Scientists from RMIT University have now developed a clean, green method that can create a customized MOF within the span of minutes.
According to Dr Heba Ahmed, lead author of the study featured in Nature Communications, the scaleable and efficient technique harnessed the super power of high-frequency sound waves.
MOFs have boundless potential, but we need cleaner and faster synthesis techniques to take full advantage of all their possible benefits. Our acoustically-driven approach avoids the environmental harms of traditional methods and produces ready-to-use MOFs quickly and sustainably. The technique not only eliminates one of the most time-consuming steps in making MOFs, it leaves no trace and can be easily scaled up for efficient mass production.
Dr Heba Ahmed, Study Lead Author and Postdoctoral Researcher, Micro/Nanophysics Research Laboratory, RMIT University
Sound device: how to make a MOF
MOFs are crystalline powders that contain small, molecular-sized holes in abundant amounts. They possess a special structure—metals connected to one another through organic linkers—and are also extremely porous; for example, if individuals were to take a gram of MOF and spread out its internal surface area, they would cover a space larger than the size of a football pitch.
It has been predicted by some researchers that MOFs could be as significant to the 21st century as plastics were to the 20th era.
During the usual production procedure, solvents and other kinds of contaminants get trapped in the MOF’s holes. In order to remove them, researchers generally apply a combination of high temperatures and vacuum or harmful chemical solvents in a process known as “activation.” In their latest method, the researchers from RMIT University utilized a microchip to create high-frequency sound waves.
According to Dr Amgad Rezk, co-author and acoustic expert, these sound waves cannot be heard by humans and can be utilized for precision nano- and micro-manufacturing.
“At the nano-scale, sound waves are powerful tools for the meticulous ordering and manoeuvring of atoms and molecules,” stated Rezk.
The MOF’s “ingredients”—a binding organic molecule and a metal precursor—were subjected to sound waves produced by the microchip.

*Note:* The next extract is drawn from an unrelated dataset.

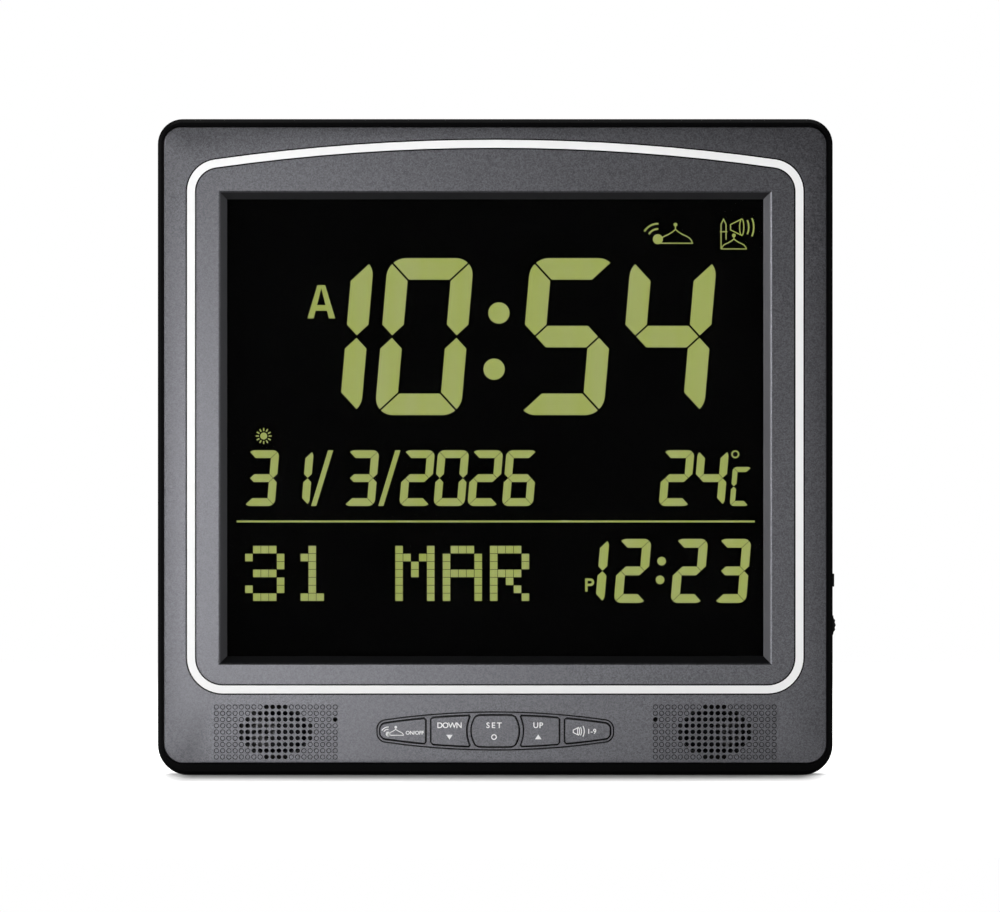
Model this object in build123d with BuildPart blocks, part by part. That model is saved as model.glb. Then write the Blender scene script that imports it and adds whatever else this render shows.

The researchers used the sound waves to assemble and join these elements together and successfully produced a porous and highly ordered network, while concurrently “activating” the MOF by flushing out the solvents and other contaminants from the holes.
According to Leslie Yeo, lead investigator and Distinguished Professor of Chemical Engineering, the novel technique creates MOFs with a high surface area and vacant holes, thus removing the necessity for post-synthesis “activation”.
Existing techniques usually take a long time from synthesis to activation but our approach not only produces MOFs within a few minutes, they are already activated and ready for direct application.
Leslie Yeo, Director, Micro/Nanophysics Research Laboratory, RMIT University
The scientists effectively tested their technique on iron- and copper-based MOFs, but the method can also be extended to other kinds of MOFs and scaled out for producing these unique materials in an efficient and green way.
The study titled, “Acoustomicrofluidic assembly of oriented and simultaneously-activated metal-organic frameworks” has been published in Nature Communications. Collaborators included CSIRO and the ARC Centre of Excellence in Convergent Bio-Nano Science and Technology at the University of Melbourne.